Helen Brocklebank, CEO, Walpole said: “British luxury exports almost £9 billion of goods annually to the US and as the UK looks beyond its borders into its future global trading relationships, high-end British brands’ success at doing business overseas will be more important than ever. The US offers a huge growth opportunity for British luxury and the appetite of the US customer for our brands and services grows every year. I’m hugely excited about returning to New York to show the creativity and innovation that typifies luxury in the UK, and to fly the flag for Britain for US visitors thinking of making a trip here.”

Antony Phillipson, HM Trade Commissioner for North America and British Consul General in New York, added: “The US is the UK luxury industry’s second-largest export market, and Walpole's annual trade mission to New York shines a spotlight on tremendous demand for British luxury goods here, renowned for their quality, heritage, and innovation. Three-quarters of UK luxury brands choose the US as their priority export destination, and New York alone comprises 35% of annual luxury goods sales in the US. I'm pleased to welcome Walpole back to the Big Apple for an opportunity-rich programme for some of the most dynamic names in British luxury.”

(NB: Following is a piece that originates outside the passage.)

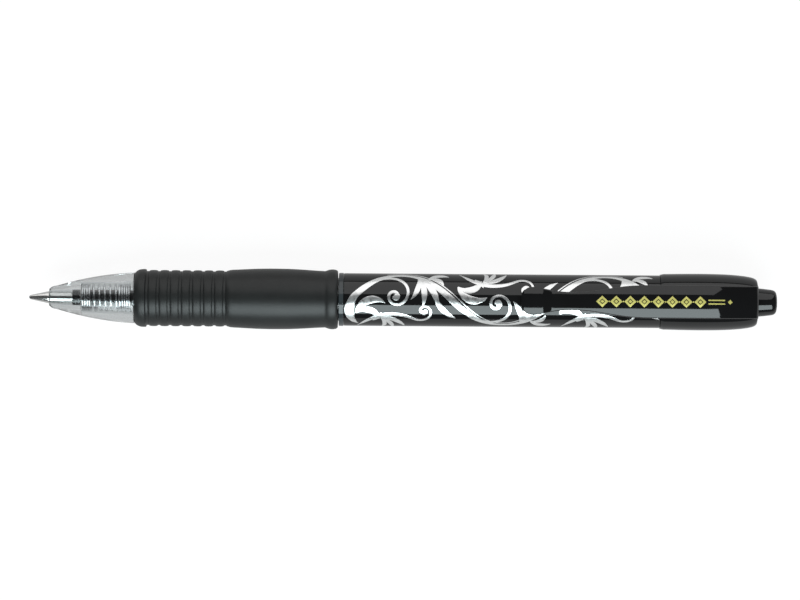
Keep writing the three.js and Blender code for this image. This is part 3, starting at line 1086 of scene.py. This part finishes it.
class PEN_OT_clip_ornament(Operator):
    """Gold lozenges between plain bars, printed along the clip"""

    bl_idname = "pen.clip_ornament"
    bl_label = "Clip ornament"

    print_height = 12
    print_thickness = 0.024
    lozenge_count = 8
    first_lozenge = 109.2
    pitch = 2.64

    def tile(self, station, out, length, width, lozenge=False, hollow=0.0):
        """One flat motif above the clip: a bar or a lozenge, with its middle open if hollow."""
        deselect()
        centre = at(station, out, self.print_height)
        bpy.ops.mesh.primitive_grid_add(
            x_subdivisions=12,
            y_subdivisions=12,
            size=MM,
            location=centre,
            rotation=(0, 0, math.radians(45) if lozenge else 0),
        )
        motif = bpy.context.object
        settle(motif)
        side = math.sqrt(2) if lozenge else 1
        open_mesh()
        bpy.ops.transform.resize(value=(length / side, width / side, 1), center_override=centre)
        if hollow:
            mesh = bmesh.from_edit_mesh(motif.data)
            bpy.ops.mesh.select_all(action="DESELECT")
            for face in mesh.faces:
                middle = face.calc_center_median() - centre
                reach = abs(middle.x) / (length / 2) + abs(middle.y) / (width / 2)
                face.select = reach < hollow * MM
            bmesh.update_edit_mesh(motif.data)
            bpy.ops.mesh.delete(type="FACE")
        bpy.ops.object.mode_set(mode="OBJECT")
        return motif

    def execute(self, context):
        height = sizes().lozenge_height / MM
        motifs = []
        for i in range(self.lozenge_count):
            station = self.first_lozenge + self.pitch * i
            motifs.append(self.tile(station, 0, 2.3, height, lozenge=True, hollow=0.56))
            motifs.append(self.tile(station, 0, 0.75, height * 0.32, lozenge=True))
            if i:
                between = station - self.pitch / 2
                motifs.append(self.tile(between, 0, 0.36, 0.36, lozenge=True))
        for out in (-0.34, 0.34):
            motifs.append(self.tile(130.8, out, length=3.2, width=0.24))
        motifs.append(self.tile(133.4, 0, 0.9, height * 0.4, lozenge=True))
        pick(*motifs)
        bpy.ops.object.join()
        ornament = bpy.context.object
        ornament.name = "clip_ornament"
        modify(
            ornament,
            "SHRINKWRAP",
            target=bpy.data.objects["pocket_clip"],
            wrap_method="PROJECT",
            use_project_z=True,
            use_negative_direction=True,
            use_positive_direction=False,
        )
        modify(ornament, "SOLIDIFY", thickness=self.print_thickness * MM, offset=0.6)
        open_mesh()
        close_mesh()
        dress(ornament, "gold_ink", 40)
        flex_with_clip(ornament)
        return {"FINISHED"}


# ---- foil scrollwork


def width_at(widths, share):
    """Half width a share of the way along a stroke, eased between widths given at even steps."""
    place = share * (len(widths) - 1)
    i = min(int(place), len(widths) - 2)
    ease = smoothstep(place - i)
    return widths[i] + (widths[i + 1] - widths[i]) * ease


def smoothstep(share):
    return share * share * (3 - 2 * share)


def stroke(start, heading, length, turn_by, widths, steps):
    """A brush stroke on an arc, in the unrolled barrel's plane.

    Its points are millimetres along the pen, millimetres round it, and half the stroke's width.
    """
    x, y = start
    points = []
    for i in range(steps + 1):
        share = i / steps
        points.append((x, y, width_at(widths, share)))
        bearing = heading + turn_by * (share + 0.5 / steps)
        x += math.cos(bearing) * length / steps
        y += math.sin(bearing) * length / steps
    return points


def volute(start, heading, wide, tight, turn_by, weight):
    """A tendril that winds in on itself, from a wide radius to a tight one, and its round bud."""
    steps = 30
    x, y = start
    points = []
    widths = [weight * share for share in (1, 0.8, 0.72, 0.9, 1.2)]
    for i in range(steps + 1):
        share = i / steps
        points.append((x, y, width_at(widths, share)))
        radius = wide * (tight / wide) ** (share + 0.5 / steps)
        bearing = heading + turn_by * (share + 0.5 / steps)
        x += math.cos(bearing) * abs(turn_by) / steps * radius
        y += math.sin(bearing) * abs(turn_by) / steps * radius
    bud_turn = math.copysign(2.4, turn_by)
    bud_widths = (weight, tight * 1.3, tight * 1.5, tight * 1.2, 0.1)
    bud = stroke(points[-3][:2], heading + turn_by * 0.95, tight * 2.6, bud_turn, bud_widths, 6)
    return [points, bud]


def lobe(start, heading, length, width, bend):
    """A comma-shaped lobe: a narrow root, a full belly and a pointed, turned tip."""
    widths = [width * share for share in (0.2, 0.62, 0.98, 1, 0.66, 0.04)]
    return stroke(start, heading, length, bend, widths, 9)


def acanthus(start, heading, length, width, bend, lobes, spread):
    """A leaf of nested lobes from one root, each shorter and more turned than the last."""
    leaf = []
    for k in range(lobes):
        bearing = heading + math.copysign(spread, bend) * k
        reach = length * (1 - 0.17 * k)
        leaf.append(lobe(start, bearing, reach, width * (1 - 0.1 * k), bend * (1 + 0.12 * k)))
    return leaf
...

America is one of the largest and most important luxury markets in the world valued at $78 billion with 35% or $27.3 billion of that value attributable to New York, according to Bain.

However British businesses were dealt a blow when President Trump introduced new tariffs in retaliation over an on-going row with the EU about state subsidies at aircraft maker Boeing and its EU rival Airbus. Many British-made fashion items from Savile Row suits to cashmere sweaters and women's swimwear are now subject to additional tariffs, in some cases taking the tariffs up to 40%.

Last week the UKFT, which supports the international development of British fashion brands, called upon the Government to take immediate action to remedy the situation, saying that waiting for a free trade agreement to be made with the US was not enough.